A Scalable, Reproducible Benchmarking Suite for Causal Machine Learning

These details have not been verified by PyPI

Project description

CausalProfiler

A Benchmark Generator for Causal Machine Learning

CausalProfiler is a synthetic benchmark generator for evaluating Causal ML methods under diverse conditions and assumptions. It allows rigorous, reproducible comparisons by sampling Structural Causal Models, data, and causal queries from user-defined Spaces of Interest, with built-in coverage guarantees.

Installation

For Users (Recommended)

Install directly from PyPI:

pip install causal_profiler

For Developers

We recommend using uv for development:

uv venv --python 3.12
source .venv/bin/activate
uv pip install -e ".[dev]"

This installs the package in editable mode along with all development dependencies (pytest, tox, pandas, scipy, statsmodels, networkx).

Alternatively, you can use pip:

pip install -e ".[dev]"

Additional Dependencies for Examples

If you plan to use the provided example evaluate.py file, install the examples dependencies:

uv pip install -e ".[examples]"
# or with pip:
pip install -e ".[examples]"

This includes: pyyaml, pandas, matplotlib, seaborn.

Project Configuration

The pyproject.toml file defines the project dependencies and optional dependency groups:

Main dependencies: numpy, torch (required for core functionality)
Dev dependencies ([dev]): pytest, tox, pandas, scipy, statsmodels, networkx (for testing and development)
Examples dependencies ([examples]): pyyaml, pandas, matplotlib, seaborn (for running evaluation examples)

You can install specific dependency groups using:

uv pip install -e ".[dev,examples]"  # Install both dev and examples dependencies

Usage Example:

To help you get started, we provide a full example in examples/evaluation/:

spaces.yaml - Configuration file defining the spaces of interest to evaluate
evaluate.py - Script to run evaluations for a specific method
summarize_results.py - Script to analyze and visualize results from multiple methods

In this evaluate.py example we demonstrate how to:

Load benchmark settings from a config file
Set random seeds for reproducibility
Run your causal method on multiple synthetic structural causal models (SCMs)
Measure and log error, failure rate, and runtime
Save results for later analysis
Analyze the results

We've added a 🔧 EDIT note on everything one needs to change to use the example with their own method.
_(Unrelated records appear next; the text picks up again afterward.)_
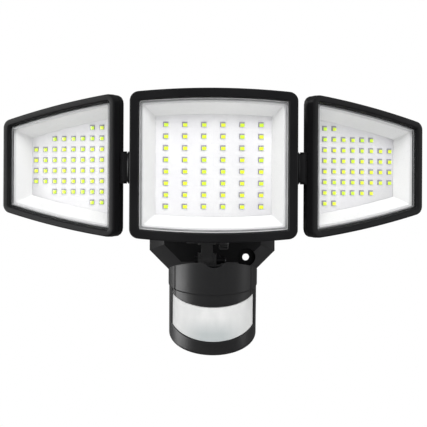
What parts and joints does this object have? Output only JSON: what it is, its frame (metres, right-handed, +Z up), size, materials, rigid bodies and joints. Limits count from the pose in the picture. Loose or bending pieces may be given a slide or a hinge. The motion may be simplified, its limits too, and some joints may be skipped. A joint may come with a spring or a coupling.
{
  "type": "motion sensing security floodlight",
  "caption": "Wall floodlight with a square middle lamp, a tapered lamp hinged on each side and a drum-shaped motion sensor below.",
  "frame": {"origin": "middle of the base's flat wall face", "axes": "+X to the right of someone facing the lamp, +Y into the wall, +Z up; the lamps face -Y"},
  "size_m": [0.335, 0.11, 0.2085],
  "materials": {
    "black_shell": "fine satin texture",
    "black_metal": "satin powder coat",
    "black_hardware": "black oxide",
    "zinc": "zinc plated",
    "rubber": "matte",
    "white_plastic": "matte white",
    "led_board": "white solder mask",
    "clear_lens": "clear",
    "frosted_lens": "milky translucent",
    "circuit_board": "green solder mask",
    "capacitor_can": "sleeved"
  },
  "bodies": {
    "base": {"base_housing": "black_shell", "base_back_plate": "zinc", "wire_grommet": "rubber", "plate_screw_left": "black_hardware", "plate_screw_right": "black_hardware", "driver_board": "circuit_board", "driver_transformer": "zinc", "driver_capacitor": "capacitor_can", "support_arm": "black_shell", "arm_screw_left": "black_hardware", "arm_screw_right": "black_hardware"},
    "centre_head": {"centre_bezel": "black_shell", "centre_lens": "clear_lens", "centre_gasket": "rubber", "centre_reflector": "white_plastic", "centre_led_board": "led_board", "centre_rear_housing": "black_metal", "centre_yoke": "black_metal", "centre_rear_screw_1": "black_hardware", "centre_rear_screw_2": "black_hardware", "centre_rear_screw_3": "black_hardware", "centre_rear_screw_4": "black_hardware", "yoke_screw_left": "black_hardware", "yoke_screw_right": "black_hardware", "head_tilt_bolt": "black_hardware"},
    "clamp_knob": {"head_clamp_knob": "black_shell"},
    "left_pivot": {"left_hinge_stub": "black_shell", "left_hinge_pin": "black_hardware", "left_pivot_clip": "black_hardware"},
    "left_head": {"left_bezel": "black_shell", "left_lens": "clear_lens", "left_gasket": "rubber", "left_reflector": "white_plastic", "left_led_board": "led_board", "left_rear_housing": "black_metal", "left_rear_screw_1": "black_hardware", "left_rear_screw_2": "black_hardware"},
    "right_pivot": {"right_hinge_stub": "black_shell", "right_hinge_pin": "black_hardware", "right_pivot_clip": "black_hardware"},
    "right_head": {"right_bezel": "black_shell", "right_lens": "clear_lens", "right_gasket": "rubber", "right_reflector": "white_plastic", "right_led_board": "led_board", "right_rear_housing": "black_metal", "right_rear_screw_1": "black_hardware", "right_rear_screw_2": "black_hardware"},
    "sensor_arm": {"sensor_yoke": "black_shell", "sensor_swivel_clip": "black_hardware", "sensor_tilt_bolt": "black_hardware"},
    "sensor_head": {"sensor_front_cap": "black_shell", "sensor_rear_shell": "black_shell", "sensor_lens": "frosted_lens", "sensor_bottom_cover": "black_shell", "sensor_board": "circuit_board", "pyro_sensor": "zinc"},
    "time_dial": {"time_knob": "white_plastic"},
    "lux_dial": {"lux_knob": "white_plastic"},
    "range_dial": {"range_knob": "white_plastic"}
  },
  "joints": [
    {"name": "lamp_tilt", "type": "hinge", "parent": "base", "child": "centre_head", "pos_m": [0, -0.058, -0.018], "axis": [1, 0, 0], "range_deg": [-18, 13]},
    {"name": "clamp_knob_turn", "type": "hinge", "parent": "centre_head", "child": "clamp_knob", "pos_m": [0, -0.058, -0.018], "axis": [1, 0, 0], "range_deg": [-180, 0]},
    {"name": "left_tilt", "type": "hinge", "parent": "centre_head", "child": "left_pivot", "pos_m": [-0.0702, -0.096, 0.0355], "axis": [1, 0, 0], "range_deg": [-25, 25]},
    {"name": "left_swing", "type": "hinge", "parent": "left_pivot", "child": "left_head", "pos_m": [-0.0702, -0.096, 0.0355], "axis": [0, 0, -1], "range_deg": [-65, 15]},
    {"name": "right_tilt", "type": "hinge", "parent": "centre_head", "child": "right_pivot", "pos_m": [0.0702, -0.096, 0.0355], "axis": [1, 0, 0], "range_deg": [-25, 25]},
    {"name": "right_swing", "type": "hinge", "parent": "right_pivot", "child": "right_head", "pos_m": [0.0702, -0.096, 0.0355], "axis": [0, 0, 1], "range_deg": [-65, 15]},
    {"name": "sensor_tilt", "type": "hinge", "parent": "base", "child": "sensor_arm", "pos_m": [0, -0.07, -0.037], "axis": [1, 0, 0], "range_deg": [-14, 8]},
    {"name": "sensor_swivel", "type": "hinge", "parent": "sensor_arm", "child": "sensor_head", "pos_m": [0, -0.06662, -0.06089], "axis": [0, -0.2419, 0.9703], "range_deg": [-75, 75]},
    {"name": "time_dial_turn", "type": "hinge", "parent": "sensor_head", "child": "time_dial", "pos_m": [-0.014, -0.05791, -0.09582], "axis": [0, -0.4617, 0.887], "range_deg": [-135, 135]},
    {"name": "lux_dial_turn", "type": "hinge", "parent": "sensor_head", "child": "lux_dial", "pos_m": [0, -0.05791, -0.09582], "axis": [0, -0.4617, 0.887], "range_deg": [-135, 135]},
    {"name": "range_dial_turn", "type": "hinge", "parent": "sensor_head", "child": "range_dial", "pos_m": [0.014, -0.05791, -0.09582], "axis": [0, -0.4617, 0.887], "range_deg": [-135, 135]}
  ]
}
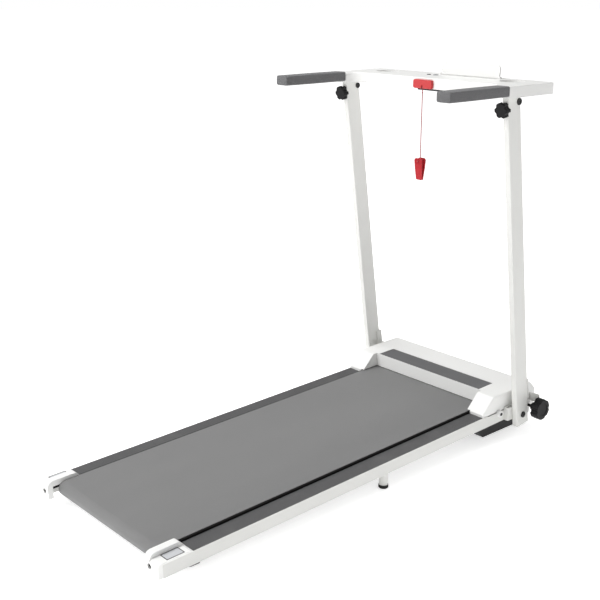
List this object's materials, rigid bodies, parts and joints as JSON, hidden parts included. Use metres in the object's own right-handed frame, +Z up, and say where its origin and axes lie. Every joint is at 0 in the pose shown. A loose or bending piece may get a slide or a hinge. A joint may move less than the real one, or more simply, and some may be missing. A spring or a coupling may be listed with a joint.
{
  "type": "folding treadmill",
  "caption": "Slim folding treadmill with a narrow running belt, two leaning uprights, a shallow console with cup wells, foam grips and a red safety key.",
  "frame": {"origin": "bottom centre of the bounding box, on the floor", "axes": "+Z up, +Y from the rear of the deck to the console, +X to the runner's right"},
  "size_m": [0.67, 1.3088, 1.027],
  "materials": {
    "white_steel": "satin",
    "white_plastic": "satin",
    "black_plastic": "matte",
    "dark_steel": "satin",
    "belt_fabric": "matte",
    "strip_plastic": "matte",
    "grip_foam": "matte",
    "bright_steel": "brushed",
    "zinc_steel": "satin",
    "rubber_black": "matte",
    "board_wood": "satin",
    "key_red": "satin",
    "clip_red": "satin",
    "cord_red": "matte",
    "insert_grey": "satin",
    "motor_grey": "satin",
    "knob_black": "satin",
    "button_grey": "satin",
    "aluminium_fin": "satin"
  },
  "bodies": {
    "deck": {"rail_right": "white_steel", "rail_left": "white_steel", "side_strip_right": "strip_plastic", "side_strip_left": "strip_plastic", "cross_members": "dark_steel", "deck_cushions": "rubber_black", "deck_board": "board_wood", "running_belt": "belt_fabric", "roller_bearings": "zinc_steel", "rear_axle": "zinc_steel", "front_axle": "zinc_steel", "tension_bolts": "dark_steel", "rear_cap_right": "white_plastic", "rear_cap_left": "white_plastic", "cap_panels": "black_plastic", "mid_legs": "white_steel", "rubber_feet": "rubber_black", "motor_hood": "white_plastic", "hood_insert": "insert_grey", "belly_pan": "black_plastic", "motor_body": "motor_grey", "motor_mount": "dark_steel", "drive_belt": "rubber_black", "controller_box": "aluminium_fin", "power_inlet": "black_plastic", "switch_pin": "zinc_steel", "hinge_bracket_right": "white_steel", "hinge_bracket_left": "white_steel", "mast_pivot_bolts": "dark_steel", "frame_screws": "dark_steel"},
    "rear_roller": {"rear_roller": "bright_steel"},
    "front_roller": {"front_roller": "bright_steel", "roller_pulley": "bright_steel"},
    "motor_shaft": {"motor_shaft": "bright_steel"},
    "rocker": {"power_switch": "black_plastic"},
    "lock_knob_right": {"lock_knob_right": "knob_black"},
    "lock_knob_left": {"lock_knob_left": "knob_black"},
    "mast": {"upright_right": "white_steel", "upright_left": "white_steel", "console_pivot_bolts": "dark_steel"},
    "star_knob_right": {"star_knob_right": "knob_black"},
    "star_knob_left": {"star_knob_left": "knob_black"},
    "console": {"console_top": "white_plastic", "console_base": "white_plastic", "console_tongues": "zinc_steel", "handle_tubes": "zinc_steel", "grip_right": "grip_foam", "grip_left": "grip_foam", "control_box": "black_plastic", "key_dock": "zinc_steel", "rest_pin": "bright_steel"},
    "tablet_rest": {"tablet_rest": "white_plastic"},
    "power_button": {"power_button": "black_plastic"},
    "mode_button": {"mode_button": "button_grey"},
    "safety_key": {"safety_key": "key_red"},
    "lanyard": {"lanyard_cord": "cord_red", "lanyard_knots": "cord_red", "clip_front_jaw": "clip_red"},
    "clip_jaw": {"clip_back_jaw": "clip_red"}
  },
  "joints": [
    {"name": "mast_fold", "type": "hinge", "parent": "deck", "child": "mast", "pos_m": [0, 0.55332, 0.07178], "axis": [1, 0, 0], "range_deg": [0, 80]},
    {"name": "console_fold", "type": "hinge", "parent": "mast", "child": "console", "pos_m": [0, 0.44847, 0.95], "axis": [1, 0, 0], "range_deg": [-80, 0]},
    {"name": "safety_key_pull", "type": "slide", "parent": "console", "child": "safety_key", "axis": [0, -1, 0], "range_m": [0, 0.03]},
    {"name": "lanyard_swing", "type": "hinge", "parent": "safety_key", "child": "lanyard", "pos_m": [0, 0.41867, 0.966], "axis": [1, 0, 0], "range_deg": [-80, 0]},
    {"name": "clip_pinch", "type": "hinge", "parent": "lanyard", "child": "clip_jaw", "pos_m": [0, 0.41867, 0.745], "axis": [1, 0, 0], "range_deg": [0, 8], "stiffness_Nm_per_rad": 0.02},
    {"name": "front_roller_spin", "type": "hinge", "parent": "deck", "child": "front_roller", "pos_m": [0, 0.4945, 0.07595], "axis": [1, 0, 0], "continuous": true},
    {"name": "rear_roller_spin", "type": "hinge", "parent": "deck", "child": "rear_roller", "pos_m": [0, -0.60709, 0.04594], "axis": [1, 0, 0], "continuous": true},
    {"name": "motor_spin", "type": "hinge", "parent": "deck", "child": "motor_shaft", "pos_m": [0, 0.58312, 0.09136], "axis": [1, 0, 0], "continuous": true},
    {"name": "power_rocker", "type": "hinge", "parent": "deck", "child": "rocker", "pos_m": [0.184, 0.64653, 0.07709], "axis": [1, 0, 0], "range_deg": [0, 6]},
    {"name": "lock_knob_right_turn", "type": "hinge", "parent": "deck", "child": "lock_knob_right", "pos_m": [0.312, 0.59647, 0.085], "axis": [1, 0, 0], "continuous": true},
    {"name": "lock_knob_left_turn", "type": "hinge", "parent": "deck", "child": "lock_knob_left", "pos_m": [-0.312, 0.59647, 0.085], "axis": [1, 0, 0], "continuous": true},
    {"name": "star_knob_right_turn", "type": "hinge", "parent": "mast", "child": "star_knob_right", "pos_m": [0.288, 0.40706, 0.9329], "axis": [0, -0.9903, -0.1392], "continuous": true},
    {"name": "star_knob_left_turn", "type": "hinge", "parent": "mast", "child": "star_knob_left", "pos_m": [-0.288, 0.40706, 0.9329], "axis": [0, -0.9903, -0.1392], "continuous": true},
    {"name": "tablet_rest_fold", "type": "hinge", "parent": "console", "child": "tablet_rest", "pos_m": [0.062, 0.53847, 0.9941], "axis": [1, 0, 0], "range_deg": [-78, 0]},
    {"name": "power_button_press", "type": "slide", "parent": "console", "child": "power_button", "axis": [0, 0, -1], "range_m": [0, 0.0012], "stiffness_N_per_m": 300},
    {"name": "mode_button_press", "type": "slide", "parent": "console", "child": "mode_button", "axis": [0, 0, -1], "range_m": [0, 0.0012], "stiffness_N_per_m": 300}
  ],
  "couplings": [
    {"joint": "console_fold", "follows": "mast_fold", "ratio": -1},
    {"joint": "lanyard_swing", "follows": "mast_fold", "ratio": -1},
    {"joint": "rear_roller_spin", "follows": "front_roller_spin", "ratio": 1},
    {"joint": "motor_spin", "follows": "front_roller_spin", "ratio": 2.4}
  ]
}
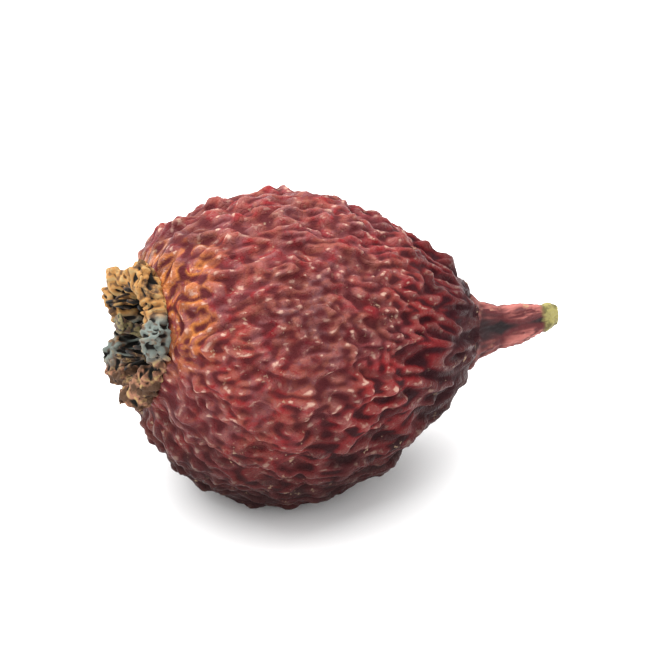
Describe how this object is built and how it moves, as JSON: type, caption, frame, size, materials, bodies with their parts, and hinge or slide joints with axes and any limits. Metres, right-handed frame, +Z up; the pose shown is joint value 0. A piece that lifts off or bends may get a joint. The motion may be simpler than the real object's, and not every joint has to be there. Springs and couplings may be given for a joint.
{
  "type": "dried hawthorn berry",
  "caption": "Dried, wrinkled red hawthorn fruit lying on its side, with the crumpled crown of its flower at one end and the stub of its stalk at the other.",
  "frame": {"origin": "under the middle of the whole piece, on the surface that the fruit's flat spot rests on", "axes": "+X along the fruit from its crown to its stalk, +Z up, +Y across it"},
  "size_m": [0.0126, 0.0084, 0.0082],
  "materials": {
    "skin": "dried and wrinkled, dark crimson to maroon, with a dull sheen on its ridges",
    "sepals": "dry and papery, brown-black with tan edges",
    "style": "dry, matt, tan",
    "bark": "dry ribbed bark, dark maroon, with a yellow-green broken tip"
  },
  "bodies": {
    "root": {"berry": "skin", "calyx": "sepals", "style": "style", "stalk": "bark"}
  },
  "joints": []
}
1. Replace dummy `MyCausalMethod`

In evaluate.py, replace from my_causal_method import MyCausalMethod with your own model. Please do check the 🔧 EDIT notes in evaluate.py to make sure your method is compatible.

2. Configure Your Space of Interests

In examples/evaluation/spaces.yaml, you can define multiple test spaces with different characteristics:

spaces:
  - name: linear_low_noise
    number_of_nodes: [5, 10]
    mechanism_family: LINEAR
    noise_distribution: GAUSSIAN
    noise_args: [0, 0.5]
    ...
    seed_list: [42, 43, 44]

Each space defines parameters for generating causal graphs, data, and queries. The framework properly handles ranges specified as lists (e.g., [5, 8]) by converting them to tuples.

3. Run the Evaluation

Once configured, run the evaluation script:

python evaluate.py --config spaces.yaml --output_dir results/method1

--config: Path to the configuration file
--output_dir: Directory to save results
--num_runs: Number of runs per seed (different datasets)
--num_tries: Number of tries per run (repeated estimations)
--wandb: Enable logging to Weights & Biases (optional)

This will:

Log progress to the terminal and log.txt
Save individual run results as JSON
Store a full summary.json in the output directory

The evaluation structure uses a nested loop approach:

for each seed:
  for each run:
    Generate a new dataset and queries
    for each try:
      Estimate queries
      Calculate error
    Calculate average error for the run

This structure captures both:

Variability between different causal graphs (runs)
Stability of method performance for the same graph (tries)

4. Analyze the Results

To analyze and compare your results, use the summary script:

python summarize_results.py results/method1 results/method2 --output_dir analysis/

This will:

Load all result files from the specified directories
Compute statistics at different levels (try, run, overall)
Generate CSV summaries and visualizations

Output Files

summary.csv: Overall method performance by space
run_summary.csv: Run-level statistics
tries_data.csv: All individual try data
Visualization plots:
- error_boxplot.png: Error distribution by method and space
- runtime_boxplot.png: Runtime distribution by space
- run_variability.png: Error variability across runs

File Structure Overview

evaluate.py                 # Main evaluation script
summarize_results.py        # Summary + plotting script
spaces.yaml                 # Config file for SCM/query spaces
results/
  method1/                  # Output directory for method 1
    result_*.json
    log.txt
    summary.json
analysis/
  summary.csv
  error_boxplot.png
  runtime_boxplot.png

Testing

The tests directory mirrors the structure of src and hosts all tests. To run tests:

pytest -s --ignore=tests/test_scm_sampling_performance.py # Run all tests
pytest tests/test_space_of_interest.py # Runs all tests in test_space_of_interest.py
pytest tests/test_space_of_interest.py::TestSpaceOfInterest::test_number_of_data_points # Runs a specific test function

Running Tests Across Multiple Python Versions

We use tox (included in dev dependencies) to test across multiple Python versions (3.10-3.14). To run tox:

# Run tests on all supported Python versions
tox

# Run all functionality tests (excluding the performance test)
tox -e py312  # or any specific Python version: py310, py311, py312, py313, py314

# Run all tests including benchmarking
tox -e slow

Note: You'll need the respective Python versions installed on your system for tox to work.

Verification experiments

Validates that our implementation correctly adheres to Pearl's Causal Hierarchy. Each verification experiment runs across a --parameter-grid and reports detailed results (the tables Appendix J of the paper). Note: Install dev dependencies (uv pip install -e ".[dev]") before running verification experiments.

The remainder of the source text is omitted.